The Lakota Wars

Tensions were building and with expansion of Americans to the West, it only added to further the atomicity of the Indian towards the whites. What also added fuel to the fire were the corrupt agents that switched Indian traders with their own. After

news of the Sand Creek Massacre reached the Sioux many warriors were calling for war against the Americans. So the Sioux allied with the Cheyenne to fight the Americans.

The Lakota Sioux lived on parts of Montana, which was a piece of their original homeland. But with the discovery of gold in Montana and along the Bozeman trail in 1863, brought conflicts between the Lakota and whites over control of the area to the forefront. Conflicts occurred with miners passing on the Bozeman trail that happened to pass right through Teton Sioux territory. With increasing attacks on miners and travelers the army built three forts along the Bozeman trail. The three forts were Fort Reno which was located on the Powder River, Fort Kearney, and Fort Smith. The Forts were always in danger and were only maintained because they were heavily armed and defended. A veteran of the Civil War William J. Fetterman came to Fort Kearney to reinforce the troops. He was quoted as saying he “could ride, roughed, through the entire Sioux nation” with only 80 men. But he did not follow through with his promise on December 21, 1866. On that day a wagon left the fort to collect wood and while it was leaving it was attacked. Captain Fetterman with his 80 troops went to defend the wagon. The troops were ambushed by 1500 Indians that killed every soldier including the captain and mutilated their bodies.

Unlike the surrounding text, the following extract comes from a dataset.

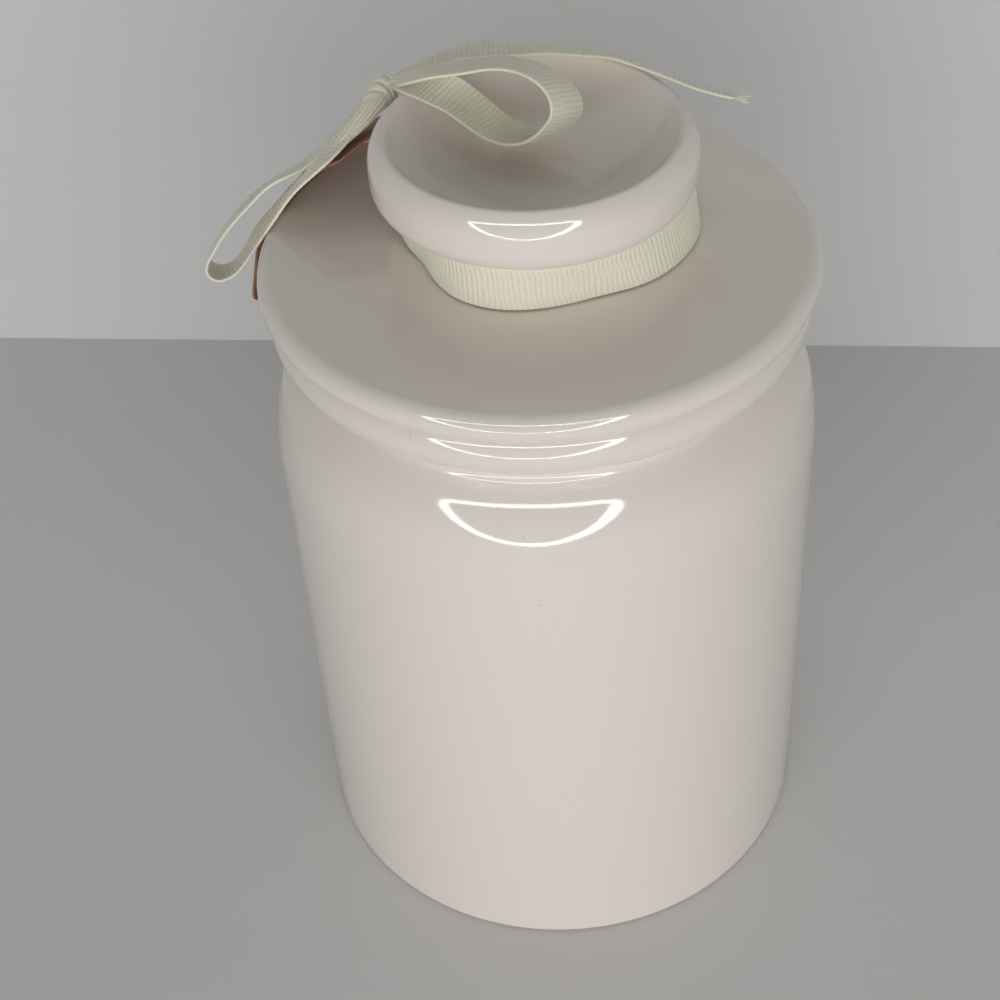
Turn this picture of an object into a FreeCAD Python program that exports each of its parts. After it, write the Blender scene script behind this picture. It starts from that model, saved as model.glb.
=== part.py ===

The government instead of fighting decided to set up a peace committee using a mixture of civilians and military officers. The Lakota’s were reluctant to sign the agreement. But spotted tail and some other chiefs went to fort Laramie to make peace. The committee was able to map out the Lakota’s homeland. The treaty gave all of South Dakota west of the Missouri River and some regions in southeastern Montana, eastern Wyoming, and northwestern Nebraska to the Lakota Sioux. They were also given all of the Black Hills. And the treaty promised that no whites shall pass through the lands. The army even went as far as abandoning the three forts Reno, Kearny, and Smith to get Red Cloud to sign the treaty on November 6 1868. It was a win/win situation because the Indians were able to keep their unseeded territory and expel the whites from it, and the government could coral the Lakota’s and keep a watchful eye on them and hopefully civilize them at the same time. But this was not the case because conflicts began to happen after just a few weeks.

Even though the Lakota were promised the Black Hills in the 1868 Fort Laramie treaty, the government decided that the Indians needed to move onto other reservations and those who did not would be seen as hostile. The government didn’t feel bad for going back on their word because they felt as though the Lakota with their raids, anti-railroad attitude, and conflicts with other tribes did not follow the treaty rules. And with the discovery of gold a few years earlier meant a gold rush towards the Black hills and inevitably tension came along with the miners. Even though technically the miners had no right to be in the Black Hills, they came onto and through Lakota territory. So in 1876 the army sent out three commanders George Crook, Alfred Terry, and John Gibbon. They were set out to horde the hostile Indians and hopefully move them back to their assigned homeland. The battle of Rosebud on June 17 1876 was between Crooks troops and Lakota’s and their allies. The battle forced Crook to retreat, and left Terry and Gibbon’s forces by themselves. Custer who was determined to find the Indian village underestimated the size of it. He followed the Indian tracks until what he thought was a small village and ran right into the middle of 2000 Cheyenne, and Lakota warriors. Custer and his troops were quickly surrounded and as the battle is sometimes known Custer’s last stand, which is what he did. At the end of the Battle at the Bighorn lay 250 troops including Custer’s body. As a result in 1877 the Congress signs various laws to take land from the Sioux. In the end, the Sioux lose all there unseeded lands and forced to live on the western bank on the Missouri river.

By the 1880’s the Sioux had lost almost all their land. And the different chiefs in the Sioux tribes were gradually losing their power over their tribes because of the government annuities. The govt. also made medicine man, sun dance, and Indian religions illegal. But a new religion was becoming popular around the 1880’s, the ghost dance which predicted that the whites would leave their lands and while performing it that they could not get hit by bullets. But this was not the case on December 29, 1890, when the U.S. 7th Calvary surrounded Big Foot’s encampment of Lakota. The soldiers ordered the Lakota to hand over any weapons. Some how a shot rang out and the medicine man started to perform the ghost dance but the soldiers saw it as a signal to attack and they started shooting into the camp. They had Hotchkiss guns that ripped into the warriors and innocent woman and children alike. In the aftermath, 153 Lakota lay dead and the Lakota managed to kill 25 soldiers. The battle at Wounded Knee is said to be the last battle in the Indian Wars.